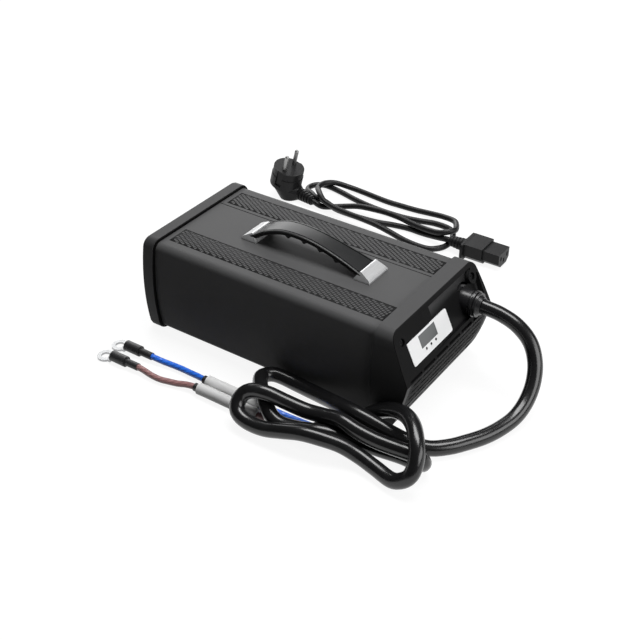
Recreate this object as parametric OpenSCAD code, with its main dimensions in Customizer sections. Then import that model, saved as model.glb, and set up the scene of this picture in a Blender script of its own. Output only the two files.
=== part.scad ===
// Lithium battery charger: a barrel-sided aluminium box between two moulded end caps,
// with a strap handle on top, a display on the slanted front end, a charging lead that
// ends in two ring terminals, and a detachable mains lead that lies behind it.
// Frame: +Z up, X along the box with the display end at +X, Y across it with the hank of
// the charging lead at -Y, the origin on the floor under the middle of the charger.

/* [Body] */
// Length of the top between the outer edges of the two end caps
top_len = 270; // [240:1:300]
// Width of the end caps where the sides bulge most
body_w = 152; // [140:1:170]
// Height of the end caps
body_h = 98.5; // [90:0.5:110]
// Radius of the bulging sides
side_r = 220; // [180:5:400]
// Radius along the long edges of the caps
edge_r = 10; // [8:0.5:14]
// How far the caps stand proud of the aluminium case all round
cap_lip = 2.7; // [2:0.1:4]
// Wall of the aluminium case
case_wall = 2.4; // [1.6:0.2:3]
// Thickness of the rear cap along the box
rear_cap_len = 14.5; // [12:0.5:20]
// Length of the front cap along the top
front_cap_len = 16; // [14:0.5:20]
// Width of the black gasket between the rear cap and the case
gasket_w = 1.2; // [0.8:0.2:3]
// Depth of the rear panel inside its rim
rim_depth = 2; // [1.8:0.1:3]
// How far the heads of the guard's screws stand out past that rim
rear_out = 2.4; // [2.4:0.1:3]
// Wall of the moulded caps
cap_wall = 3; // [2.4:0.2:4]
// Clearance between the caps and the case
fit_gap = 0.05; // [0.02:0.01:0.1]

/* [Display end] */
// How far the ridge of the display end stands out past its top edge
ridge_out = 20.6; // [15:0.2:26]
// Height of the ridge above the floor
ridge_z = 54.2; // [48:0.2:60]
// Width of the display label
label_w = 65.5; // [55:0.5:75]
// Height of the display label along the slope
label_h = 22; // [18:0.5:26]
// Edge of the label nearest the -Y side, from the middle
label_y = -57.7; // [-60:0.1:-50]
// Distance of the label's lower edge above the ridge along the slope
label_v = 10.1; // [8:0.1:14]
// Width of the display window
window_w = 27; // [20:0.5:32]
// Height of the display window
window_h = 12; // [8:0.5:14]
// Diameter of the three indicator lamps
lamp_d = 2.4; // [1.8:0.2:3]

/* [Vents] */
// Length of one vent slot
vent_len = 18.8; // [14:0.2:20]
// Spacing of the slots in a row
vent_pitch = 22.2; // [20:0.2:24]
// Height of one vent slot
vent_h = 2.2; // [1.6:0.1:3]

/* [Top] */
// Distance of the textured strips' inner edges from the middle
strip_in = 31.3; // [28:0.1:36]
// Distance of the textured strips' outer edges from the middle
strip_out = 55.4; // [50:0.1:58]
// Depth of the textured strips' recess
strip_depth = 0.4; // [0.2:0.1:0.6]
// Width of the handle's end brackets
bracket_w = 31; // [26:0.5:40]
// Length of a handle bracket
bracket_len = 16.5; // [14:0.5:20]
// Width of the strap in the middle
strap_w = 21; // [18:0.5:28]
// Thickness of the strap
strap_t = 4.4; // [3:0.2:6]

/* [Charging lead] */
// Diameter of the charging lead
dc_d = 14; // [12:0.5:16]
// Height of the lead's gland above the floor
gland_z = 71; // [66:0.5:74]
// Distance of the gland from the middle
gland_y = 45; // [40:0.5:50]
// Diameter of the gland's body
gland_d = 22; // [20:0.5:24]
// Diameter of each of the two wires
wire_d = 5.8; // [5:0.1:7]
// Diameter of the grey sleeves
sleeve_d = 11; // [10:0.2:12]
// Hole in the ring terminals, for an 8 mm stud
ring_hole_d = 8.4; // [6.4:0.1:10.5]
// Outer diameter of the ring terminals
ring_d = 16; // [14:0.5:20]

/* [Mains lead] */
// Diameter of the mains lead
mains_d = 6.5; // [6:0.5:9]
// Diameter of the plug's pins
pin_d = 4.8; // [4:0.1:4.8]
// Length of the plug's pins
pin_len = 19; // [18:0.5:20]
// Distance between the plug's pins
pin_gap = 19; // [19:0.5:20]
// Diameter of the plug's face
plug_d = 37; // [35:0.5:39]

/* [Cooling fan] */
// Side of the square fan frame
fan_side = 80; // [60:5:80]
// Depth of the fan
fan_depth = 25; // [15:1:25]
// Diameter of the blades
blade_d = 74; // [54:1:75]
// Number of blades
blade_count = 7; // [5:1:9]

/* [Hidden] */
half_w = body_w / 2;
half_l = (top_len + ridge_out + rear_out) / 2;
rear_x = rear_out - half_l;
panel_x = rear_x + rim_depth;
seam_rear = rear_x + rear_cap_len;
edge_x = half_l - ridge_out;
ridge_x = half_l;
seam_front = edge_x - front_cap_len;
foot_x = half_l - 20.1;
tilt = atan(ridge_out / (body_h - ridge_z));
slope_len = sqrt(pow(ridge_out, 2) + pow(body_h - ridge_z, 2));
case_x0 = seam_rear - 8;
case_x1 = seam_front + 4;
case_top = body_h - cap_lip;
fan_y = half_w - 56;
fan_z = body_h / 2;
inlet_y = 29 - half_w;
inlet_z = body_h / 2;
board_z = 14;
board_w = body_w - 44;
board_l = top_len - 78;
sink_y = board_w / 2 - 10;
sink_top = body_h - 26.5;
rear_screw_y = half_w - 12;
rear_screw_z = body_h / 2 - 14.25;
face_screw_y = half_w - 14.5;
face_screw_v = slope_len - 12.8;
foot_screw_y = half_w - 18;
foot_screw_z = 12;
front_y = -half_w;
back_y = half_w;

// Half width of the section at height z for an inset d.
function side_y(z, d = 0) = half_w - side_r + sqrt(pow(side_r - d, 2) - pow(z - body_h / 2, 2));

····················

### Set problem
Reproduce the data in full, exactly as presented.

### The completed task
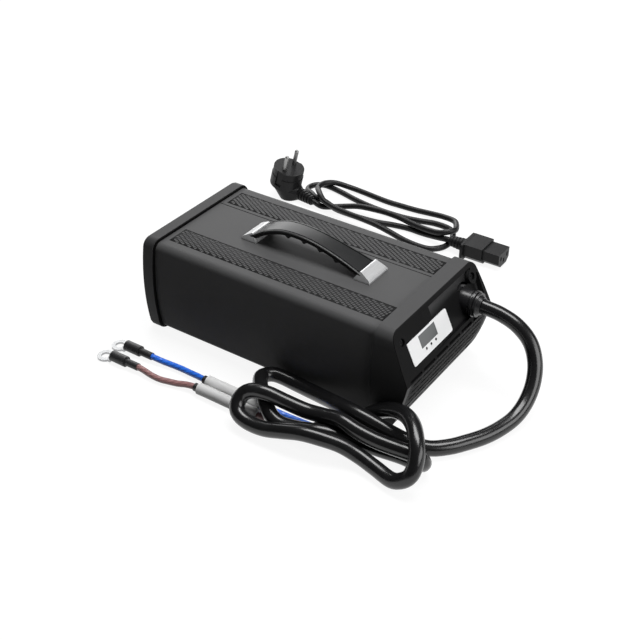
Recreate this object as parametric OpenSCAD code, with its main dimensions in Customizer sections. Then import that model, saved as model.glb, and set up the scene of this picture in a Blender script of its own. Output only the two files.
=== part.scad ===
// Lithium battery charger: a barrel-sided aluminium box between two moulded end caps,
// with a strap handle on top, a display on the slanted front end, a charging lead that
// ends in two ring terminals, and a detachable mains lead that lies behind it.
// Frame: +Z up, X along the box with the display end at +X, Y across it with the hank of
// the charging lead at -Y, the origin on the floor under the middle of the charger.

/* [Body] */
// Length of the top between the outer edges of the two end caps
top_len = 270; // [240:1:300]
// Width of the end caps where the sides bulge most
body_w = 152; // [140:1:170]
// Height of the end caps
body_h = 98.5; // [90:0.5:110]
// Radius of the bulging sides
side_r = 220; // [180:5:400]
// Radius along the long edges of the caps
edge_r = 10; // [8:0.5:14]
// How far the caps stand proud of the aluminium case all round
cap_lip = 2.7; // [2:0.1:4]
// Wall of the aluminium case
case_wall = 2.4; // [1.6:0.2:3]
// Thickness of the rear cap along the box
rear_cap_len = 14.5; // [12:0.5:20]
// Length of the front cap along the top
front_cap_len = 16; // [14:0.5:20]
// Width of the black gasket between the rear cap and the case
gasket_w = 1.2; // [0.8:0.2:3]
// Depth of the rear panel inside its rim
rim_depth = 2; // [1.8:0.1:3]
// How far the heads of the guard's screws stand out past that rim
rear_out = 2.4; // [2.4:0.1:3]
// Wall of the moulded caps
cap_wall = 3; // [2.4:0.2:4]
// Clearance between the caps and the case
fit_gap = 0.05; // [0.02:0.01:0.1]

/* [Display end] */
// How far the ridge of the display end stands out past its top edge
ridge_out = 20.6; // [15:0.2:26]
// Height of the ridge above the floor
ridge_z = 54.2; // [48:0.2:60]
// Width of the display label
label_w = 65.5; // [55:0.5:75]
// Height of the display label along the slope
label_h = 22; // [18:0.5:26]
// Edge of the label nearest the -Y side, from the middle
label_y = -57.7; // [-60:0.1:-50]
// Distance of the label's lower edge above the ridge along the slope
label_v = 10.1; // [8:0.1:14]
// Width of the display window
window_w = 27; // [20:0.5:32]
// Height of the display window
window_h = 12; // [8:0.5:14]
// Diameter of the three indicator lamps
lamp_d = 2.4; // [1.8:0.2:3]

/* [Vents] */
// Length of one vent slot
vent_len = 18.8; // [14:0.2:20]
// Spacing of the slots in a row
vent_pitch = 22.2; // [20:0.2:24]
// Height of one vent slot
vent_h = 2.2; // [1.6:0.1:3]

/* [Top] */
// Distance of the textured strips' inner edges from the middle
strip_in = 31.3; // [28:0.1:36]
// Distance of the textured strips' outer edges from the middle
strip_out = 55.4; // [50:0.1:58]
// Depth of the textured strips' recess
strip_depth = 0.4; // [0.2:0.1:0.6]
// Width of the handle's end brackets
bracket_w = 31; // [26:0.5:40]
// Length of a handle bracket
bracket_len = 16.5; // [14:0.5:20]
// Width of the strap in the middle
strap_w = 21; // [18:0.5:28]
// Thickness of the strap
strap_t = 4.4; // [3:0.2:6]

/* [Charging lead] */
// Diameter of the charging lead
dc_d = 14; // [12:0.5:16]
// Height of the lead's gland above the floor
gland_z = 71; // [66:0.5:74]
// Distance of the gland from the middle
gland_y = 45; // [40:0.5:50]
// Diameter of the gland's body
gland_d = 22; // [20:0.5:24]
// Diameter of each of the two wires
wire_d = 5.8; // [5:0.1:7]
// Diameter of the grey sleeves
sleeve_d = 11; // [10:0.2:12]
// Hole in the ring terminals, for an 8 mm stud
ring_hole_d = 8.4; // [6.4:0.1:10.5]
// Outer diameter of the ring terminals
ring_d = 16; // [14:0.5:20]

/* [Mains lead] */
// Diameter of the mains lead
mains_d = 6.5; // [6:0.5:9]
// Diameter of the plug's pins
pin_d = 4.8; // [4:0.1:4.8]
// Length of the plug's pins
pin_len = 19; // [18:0.5:20]
// Distance between the plug's pins
pin_gap = 19; // [19:0.5:20]
// Diameter of the plug's face
plug_d = 37; // [35:0.5:39]

/* [Cooling fan] */
// Side of the square fan frame
fan_side = 80; // [60:5:80]
// Depth of the fan
fan_depth = 25; // [15:1:25]
// Diameter of the blades
blade_d = 74; // [54:1:75]
// Number of blades
blade_count = 7; // [5:1:9]

/* [Hidden] */
half_w = body_w / 2;
half_l = (top_len + ridge_out + rear_out) / 2;
rear_x = rear_out - half_l;
panel_x = rear_x + rim_depth;
seam_rear = rear_x + rear_cap_len;
edge_x = half_l - ridge_out;
ridge_x = half_l;
seam_front = edge_x - front_cap_len;
foot_x = half_l - 20.1;
tilt = atan(ridge_out / (body_h - ridge_z));
slope_len = sqrt(pow(ridge_out, 2) + pow(body_h - ridge_z, 2));
case_x0 = seam_rear - 8;
case_x1 = seam_front + 4;
case_top = body_h - cap_lip;
fan_y = half_w - 56;
fan_z = body_h / 2;
inlet_y = 29 - half_w;
inlet_z = body_h / 2;
board_z = 14;
board_w = body_w - 44;
board_l = top_len - 78;
sink_y = board_w / 2 - 10;
sink_top = body_h - 26.5;
rear_screw_y = half_w - 12;
rear_screw_z = body_h / 2 - 14.25;
face_screw_y = half_w - 14.5;
face_screw_v = slope_len - 12.8;
foot_screw_y = half_w - 18;
foot_screw_z = 12;
front_y = -half_w;
back_y = half_w;

// Half width of the section at height z for an inset d.
function side_y(z, d = 0) = half_w - side_r + sqrt(pow(side_r - d, 2) - pow(z - body_h / 2, 2));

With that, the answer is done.